PROVIDED DATA
= = = =
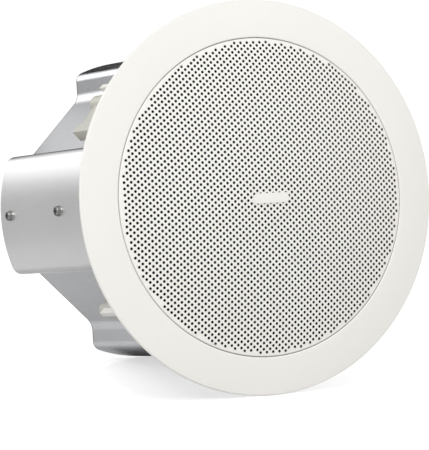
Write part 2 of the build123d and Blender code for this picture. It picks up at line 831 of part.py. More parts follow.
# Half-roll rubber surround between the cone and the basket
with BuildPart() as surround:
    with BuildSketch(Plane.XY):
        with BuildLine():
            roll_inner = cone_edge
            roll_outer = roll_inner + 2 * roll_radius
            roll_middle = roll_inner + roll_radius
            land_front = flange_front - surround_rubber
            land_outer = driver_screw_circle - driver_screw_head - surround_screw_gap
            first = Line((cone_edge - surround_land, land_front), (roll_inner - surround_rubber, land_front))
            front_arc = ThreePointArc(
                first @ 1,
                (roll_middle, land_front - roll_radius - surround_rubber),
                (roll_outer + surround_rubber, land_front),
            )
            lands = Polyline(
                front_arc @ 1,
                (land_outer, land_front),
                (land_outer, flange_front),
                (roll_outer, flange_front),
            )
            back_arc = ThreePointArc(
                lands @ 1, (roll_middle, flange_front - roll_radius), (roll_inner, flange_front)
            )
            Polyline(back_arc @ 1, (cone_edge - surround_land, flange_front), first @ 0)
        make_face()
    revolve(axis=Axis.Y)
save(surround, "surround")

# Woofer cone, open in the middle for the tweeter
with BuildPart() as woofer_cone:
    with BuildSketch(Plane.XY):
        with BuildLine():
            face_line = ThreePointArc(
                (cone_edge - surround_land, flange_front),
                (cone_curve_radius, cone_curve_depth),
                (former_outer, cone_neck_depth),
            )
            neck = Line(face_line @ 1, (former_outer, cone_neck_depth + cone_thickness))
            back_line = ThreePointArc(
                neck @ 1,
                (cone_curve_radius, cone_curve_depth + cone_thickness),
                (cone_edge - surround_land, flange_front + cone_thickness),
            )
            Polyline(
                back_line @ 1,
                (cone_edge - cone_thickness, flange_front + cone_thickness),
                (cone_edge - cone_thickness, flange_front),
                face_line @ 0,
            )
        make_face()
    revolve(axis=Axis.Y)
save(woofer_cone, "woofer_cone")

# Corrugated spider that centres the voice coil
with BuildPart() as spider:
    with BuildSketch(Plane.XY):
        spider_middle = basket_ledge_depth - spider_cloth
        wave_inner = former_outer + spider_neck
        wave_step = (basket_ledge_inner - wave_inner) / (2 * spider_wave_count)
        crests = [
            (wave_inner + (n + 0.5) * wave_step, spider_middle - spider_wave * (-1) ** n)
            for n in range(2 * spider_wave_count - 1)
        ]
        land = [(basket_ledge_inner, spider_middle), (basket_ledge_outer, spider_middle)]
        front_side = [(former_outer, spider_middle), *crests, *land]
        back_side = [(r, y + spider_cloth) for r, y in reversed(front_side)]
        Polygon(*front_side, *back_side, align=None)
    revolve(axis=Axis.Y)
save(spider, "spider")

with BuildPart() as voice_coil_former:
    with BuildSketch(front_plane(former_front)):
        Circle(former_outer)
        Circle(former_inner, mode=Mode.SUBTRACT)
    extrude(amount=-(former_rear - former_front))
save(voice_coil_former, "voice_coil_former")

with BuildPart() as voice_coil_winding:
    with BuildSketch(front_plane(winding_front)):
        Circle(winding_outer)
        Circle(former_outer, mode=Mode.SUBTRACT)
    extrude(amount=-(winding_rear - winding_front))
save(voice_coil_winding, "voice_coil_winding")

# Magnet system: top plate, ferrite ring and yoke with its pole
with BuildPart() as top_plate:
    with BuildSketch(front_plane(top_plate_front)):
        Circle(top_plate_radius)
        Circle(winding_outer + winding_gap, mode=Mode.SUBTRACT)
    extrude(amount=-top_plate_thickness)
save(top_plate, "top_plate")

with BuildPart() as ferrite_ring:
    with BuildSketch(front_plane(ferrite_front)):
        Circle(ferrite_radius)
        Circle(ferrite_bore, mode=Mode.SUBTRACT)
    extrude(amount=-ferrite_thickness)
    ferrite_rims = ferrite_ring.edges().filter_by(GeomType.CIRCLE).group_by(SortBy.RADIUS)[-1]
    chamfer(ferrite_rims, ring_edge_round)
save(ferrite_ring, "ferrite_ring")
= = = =
REQUIRED TASK
Output every line above without altering anything.

EXERCISE SOLUTION
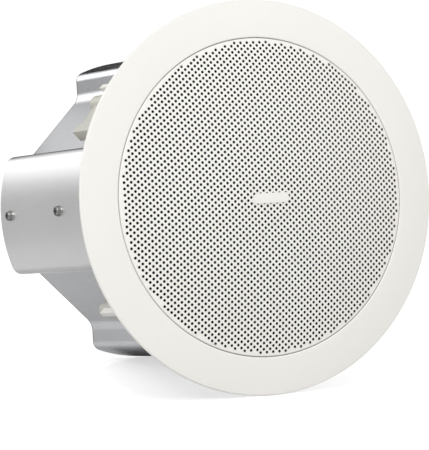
Write part 2 of the build123d and Blender code for this picture. It picks up at line 831 of part.py. More parts follow.
# Half-roll rubber surround between the cone and the basket
with BuildPart() as surround:
    with BuildSketch(Plane.XY):
        with BuildLine():
            roll_inner = cone_edge
            roll_outer = roll_inner + 2 * roll_radius
            roll_middle = roll_inner + roll_radius
            land_front = flange_front - surround_rubber
            land_outer = driver_screw_circle - driver_screw_head - surround_screw_gap
            first = Line((cone_edge - surround_land, land_front), (roll_inner - surround_rubber, land_front))
            front_arc = ThreePointArc(
                first @ 1,
                (roll_middle, land_front - roll_radius - surround_rubber),
                (roll_outer + surround_rubber, land_front),
            )
            lands = Polyline(
                front_arc @ 1,
                (land_outer, land_front),
                (land_outer, flange_front),
                (roll_outer, flange_front),
            )
            back_arc = ThreePointArc(
                lands @ 1, (roll_middle, flange_front - roll_radius), (roll_inner, flange_front)
            )
            Polyline(back_arc @ 1, (cone_edge - surround_land, flange_front), first @ 0)
        make_face()
    revolve(axis=Axis.Y)
save(surround, "surround")

# Woofer cone, open in the middle for the tweeter
with BuildPart() as woofer_cone:
    with BuildSketch(Plane.XY):
        with BuildLine():
            face_line = ThreePointArc(
                (cone_edge - surround_land, flange_front),
                (cone_curve_radius, cone_curve_depth),
                (former_outer, cone_neck_depth),
            )
            neck = Line(face_line @ 1, (former_outer, cone_neck_depth + cone_thickness))
            back_line = ThreePointArc(
                neck @ 1,
                (cone_curve_radius, cone_curve_depth + cone_thickness),
                (cone_edge - surround_land, flange_front + cone_thickness),
            )
            Polyline(
                back_line @ 1,
                (cone_edge - cone_thickness, flange_front + cone_thickness),
                (cone_edge - cone_thickness, flange_front),
                face_line @ 0,
            )
        make_face()
    revolve(axis=Axis.Y)
save(woofer_cone, "woofer_cone")

# Corrugated spider that centres the voice coil
with BuildPart() as spider:
    with BuildSketch(Plane.XY):
        spider_middle = basket_ledge_depth - spider_cloth
        wave_inner = former_outer + spider_neck
        wave_step = (basket_ledge_inner - wave_inner) / (2 * spider_wave_count)
        crests = [
            (wave_inner + (n + 0.5) * wave_step, spider_middle - spider_wave * (-1) ** n)
            for n in range(2 * spider_wave_count - 1)
        ]
        land = [(basket_ledge_inner, spider_middle), (basket_ledge_outer, spider_middle)]
        front_side = [(former_outer, spider_middle), *crests, *land]
        back_side = [(r, y + spider_cloth) for r, y in reversed(front_side)]
        Polygon(*front_side, *back_side, align=None)
    revolve(axis=Axis.Y)
save(spider, "spider")

with BuildPart() as voice_coil_former:
    with BuildSketch(front_plane(former_front)):
        Circle(former_outer)
        Circle(former_inner, mode=Mode.SUBTRACT)
    extrude(amount=-(former_rear - former_front))
save(voice_coil_former, "voice_coil_former")

with BuildPart() as voice_coil_winding:
    with BuildSketch(front_plane(winding_front)):
        Circle(winding_outer)
        Circle(former_outer, mode=Mode.SUBTRACT)
    extrude(amount=-(winding_rear - winding_front))
save(voice_coil_winding, "voice_coil_winding")

# Magnet system: top plate, ferrite ring and yoke with its pole
with BuildPart() as top_plate:
    with BuildSketch(front_plane(top_plate_front)):
        Circle(top_plate_radius)
        Circle(winding_outer + winding_gap, mode=Mode.SUBTRACT)
    extrude(amount=-top_plate_thickness)
save(top_plate, "top_plate")

with BuildPart() as ferrite_ring:
    with BuildSketch(front_plane(ferrite_front)):
        Circle(ferrite_radius)
        Circle(ferrite_bore, mode=Mode.SUBTRACT)
    extrude(amount=-ferrite_thickness)
    ferrite_rims = ferrite_ring.edges().filter_by(GeomType.CIRCLE).group_by(SortBy.RADIUS)[-1]
    chamfer(ferrite_rims, ring_edge_round)
save(ferrite_ring, "ferrite_ring")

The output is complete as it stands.